= Delaine (cloth) =

Kind of mixed cloth

Delaine (de laine, Muslin de Laine, Mousseline de Laine) was a kind of mixed cloth with cotton warp threads and wool weft threads. Delaine may be made of undyed yarns, or be printed or piece dyed. Delaine cloth was used in the manufacture women's dresses that were traded in the nineteenth century under many names to suit importers and traders.

== Etymology ==
Delaine (de laine), Muslin de Laine, and Mousseline de Laine are all French words for wool cloth. Delaine is also called "chaine cotton" in French, which means "cotton warp", and sometimes mi-laine, which means "half wool".

== Fabric structure ==
Delaines were woven using cotton warp and worsted filling. It was a kind of plain thin fabric.

=== Delaine wool ===
Delaine wool grades were specified for delain cloth; they were strong and fine with a 3-inch length.

=== Dyeing of Delaine ===
Due to the origins of cotton and wool fibers, cotton and wool have different dye affinities; solid colors in delaines were difficult to achieve.
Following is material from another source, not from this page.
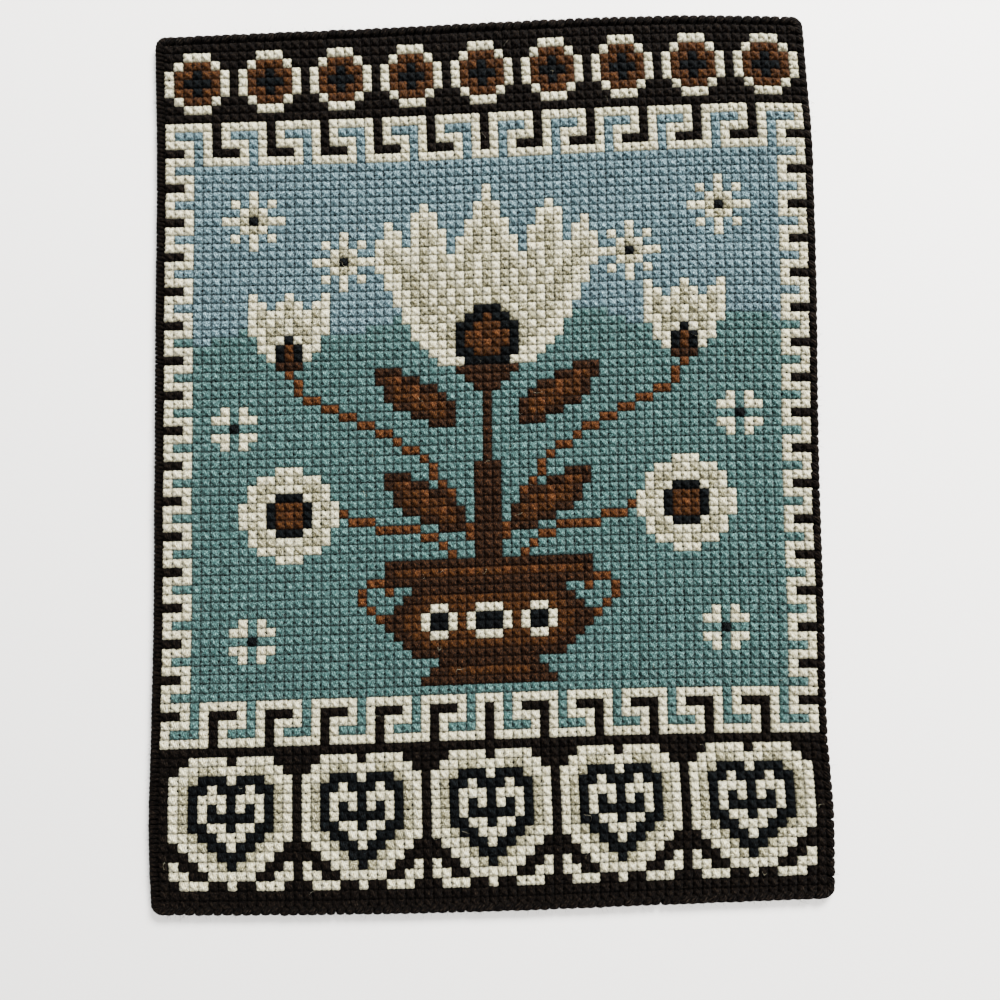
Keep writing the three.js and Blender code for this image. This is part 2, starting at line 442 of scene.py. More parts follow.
# %% [markdown]
# ## Wool
#
# A strand of this wool is several plies twisted loosely together, so its surface has slanting ridges
# with grooves between them, and fibres of three shades carded together. Each yarn made below
# carries a map called `yarn`: along it in millimetres, and once round it. The material draws ridges and
# fibres on that map, so they follow every leg of every cross without a single extra face, and paints
# shade into the grooves. Two numbers go with each point as well. Its `tone` makes one length a little
# lighter than the next. Its painted light is 1 on a crest and 0 deep in a gap, and sets painted shade:
# the colour is darkened where the yarn lies deep and on the underside of each length.

# %% A wool material
PLIES = 8                 # round the whole strand
PLY_LENGTH = 3.0          # along which a ply moves over by one place, in mm
RIDGE_HEIGHT = 0.9 * MM
FIBRE_HEIGHT = 0.8 * MM
FIBRE_RUN = 0.85          # fibre noise for each mm along the strand
FIBRE_PACK = 1.9          # and for each ply round it
# Painted shade: the colour is darkened between plies and deep between crosses, faster with depth.
GROOVE_SHADE = 0.35       # what is left of the colour between two plies
GAP_SHADE = 0.06          # and deep between two crosses
PAINTED_LIGHT_POWER = 1.5      # how fast the light goes with depth
TONE_SPREAD = 0.26        # between the darkest length and the lightest
TONE_SHIFT = 90           # gives each length a fibre noise of its own
DARK_FIBRES = (0.39, 0.48)        # noise over which dark fibres give way to the main shade
LIGHT_FIBRES = (0.53, 0.62)       # and the main shade to light ones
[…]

When delaine colors were mixed in an inept manner, the cotton and wool colors were drastically different, resulting in the "threadiness" impression.

=== Variations ===
Delaines were also produced using a silk warp and a wool weft, as well as entirely of wool.

== Use ==
Delaines were used in blouses and various ladies' dresses. They were printed for summer clothing material between 1830 and 1840.